Как только девушка его оставила, Айлех вновь опустился на землю и несколько долгих минут смотрел туда, где скрылся тоненький силуэт с копной каштановых кудрей, которые она неизменно собирала в две косы. Всего на мгновение он представил, как расплетает эти косы, вдыхает аромат мыльного камня, что хранят медные пряди, такие же солнечные, как улыбка хозяйки, и прижимает к себе девичье тело с мягкими, притягательными формами.
– Бездна! – Напряжение в паху заставило скривиться. Он спешно расшнуровал штаны и запустил руку внутрь. Несколько минут ненавидел себя за то, что делает, а после, когда возбуждение отпустило, – за то, что не может вырвать девчонку из сердца.

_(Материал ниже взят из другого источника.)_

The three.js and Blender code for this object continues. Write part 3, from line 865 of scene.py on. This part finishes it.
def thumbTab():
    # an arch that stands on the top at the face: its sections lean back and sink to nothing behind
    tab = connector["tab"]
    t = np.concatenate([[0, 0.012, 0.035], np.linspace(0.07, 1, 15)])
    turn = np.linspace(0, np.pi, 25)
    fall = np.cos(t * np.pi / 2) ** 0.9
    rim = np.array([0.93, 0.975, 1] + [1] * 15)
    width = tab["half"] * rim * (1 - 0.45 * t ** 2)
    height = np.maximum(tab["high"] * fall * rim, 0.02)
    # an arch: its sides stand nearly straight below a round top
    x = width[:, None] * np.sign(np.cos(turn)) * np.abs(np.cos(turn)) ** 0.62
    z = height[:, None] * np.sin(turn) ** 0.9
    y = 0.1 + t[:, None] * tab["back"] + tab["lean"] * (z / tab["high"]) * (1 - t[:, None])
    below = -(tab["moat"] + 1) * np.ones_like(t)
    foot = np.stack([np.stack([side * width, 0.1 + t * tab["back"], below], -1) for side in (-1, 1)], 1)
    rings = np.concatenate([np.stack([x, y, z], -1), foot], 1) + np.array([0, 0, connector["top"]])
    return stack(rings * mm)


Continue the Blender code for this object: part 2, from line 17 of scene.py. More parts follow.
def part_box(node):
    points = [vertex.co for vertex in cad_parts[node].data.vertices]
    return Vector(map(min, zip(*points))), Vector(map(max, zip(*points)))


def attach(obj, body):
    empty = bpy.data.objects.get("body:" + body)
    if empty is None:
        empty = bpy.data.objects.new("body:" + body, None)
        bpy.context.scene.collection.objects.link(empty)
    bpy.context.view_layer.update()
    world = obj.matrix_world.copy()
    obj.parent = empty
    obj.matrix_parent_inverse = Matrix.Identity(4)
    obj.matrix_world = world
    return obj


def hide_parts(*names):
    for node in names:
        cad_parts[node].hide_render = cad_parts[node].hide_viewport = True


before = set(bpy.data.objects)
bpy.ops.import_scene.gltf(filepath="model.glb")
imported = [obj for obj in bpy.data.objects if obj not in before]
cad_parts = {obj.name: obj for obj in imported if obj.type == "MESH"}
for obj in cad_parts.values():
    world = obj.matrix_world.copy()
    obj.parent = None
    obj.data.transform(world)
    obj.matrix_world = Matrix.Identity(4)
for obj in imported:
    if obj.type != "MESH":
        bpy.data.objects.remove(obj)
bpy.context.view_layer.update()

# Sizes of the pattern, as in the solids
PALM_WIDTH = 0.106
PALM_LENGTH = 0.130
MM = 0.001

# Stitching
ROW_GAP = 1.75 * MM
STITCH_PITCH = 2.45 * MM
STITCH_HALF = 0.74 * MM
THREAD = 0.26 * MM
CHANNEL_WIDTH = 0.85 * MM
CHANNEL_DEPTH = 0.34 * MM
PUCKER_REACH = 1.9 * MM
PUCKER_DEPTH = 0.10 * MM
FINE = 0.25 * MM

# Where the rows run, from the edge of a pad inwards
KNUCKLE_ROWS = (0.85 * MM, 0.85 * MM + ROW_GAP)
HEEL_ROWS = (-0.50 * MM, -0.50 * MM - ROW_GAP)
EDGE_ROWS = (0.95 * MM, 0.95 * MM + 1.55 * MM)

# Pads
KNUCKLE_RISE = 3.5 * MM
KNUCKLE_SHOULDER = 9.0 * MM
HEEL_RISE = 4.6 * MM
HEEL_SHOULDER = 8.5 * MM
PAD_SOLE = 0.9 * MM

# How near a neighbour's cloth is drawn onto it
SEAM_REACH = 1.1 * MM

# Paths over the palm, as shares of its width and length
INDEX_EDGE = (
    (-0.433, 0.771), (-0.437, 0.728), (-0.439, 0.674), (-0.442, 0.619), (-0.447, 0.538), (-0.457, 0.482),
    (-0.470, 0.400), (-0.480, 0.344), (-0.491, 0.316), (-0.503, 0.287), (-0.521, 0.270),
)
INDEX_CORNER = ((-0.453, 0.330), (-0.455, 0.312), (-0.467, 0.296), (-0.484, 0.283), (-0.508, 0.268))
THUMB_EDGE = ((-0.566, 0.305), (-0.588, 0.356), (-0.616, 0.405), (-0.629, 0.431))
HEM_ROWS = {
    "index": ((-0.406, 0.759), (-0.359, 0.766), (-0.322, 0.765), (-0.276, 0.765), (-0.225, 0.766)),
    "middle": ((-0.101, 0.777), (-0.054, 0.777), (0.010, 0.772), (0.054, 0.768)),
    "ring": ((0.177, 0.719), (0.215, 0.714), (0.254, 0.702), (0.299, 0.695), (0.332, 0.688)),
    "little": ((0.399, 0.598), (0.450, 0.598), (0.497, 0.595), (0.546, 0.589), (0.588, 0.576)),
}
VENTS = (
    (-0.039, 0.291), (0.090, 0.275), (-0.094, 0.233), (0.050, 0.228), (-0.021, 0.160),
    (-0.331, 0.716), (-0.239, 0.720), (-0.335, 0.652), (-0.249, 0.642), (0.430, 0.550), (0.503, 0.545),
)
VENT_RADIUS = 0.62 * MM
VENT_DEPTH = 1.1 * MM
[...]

Айлех поднялся, схватился было за кирку, чтобы нанести яростные удары по стене и, если не раскрошить гору в пыль, то хотя бы повредить ее настолько, чтобы ей тоже стало больно. Но под его подошвой что-то хрустнуло. Это раскрошилась красная бусина из подаренного ремешка.
Таврия, город Сард.
– В чем смысл жизни?
– Жить вечно?
– Очень скучная цель. Неужели ты не мечтал о большем? Ты столько странствовал по миру, неужели ничто тебя в нем не прельщало? Неужели не нашлось края, где ты бы хотел остановить время?
– Катара, с возрастом ты становишься сентиментальнее.
– Негодник, ты намекаешь, что я старею? Или совсем разучился льстить?
– Видимо, второе. – Райнхард потянулся, поморщился от боли в области груди, где краснел подживающий рубец от клинка неприятеля, и заложил руки за голову, чувствуя умиротворение и покой.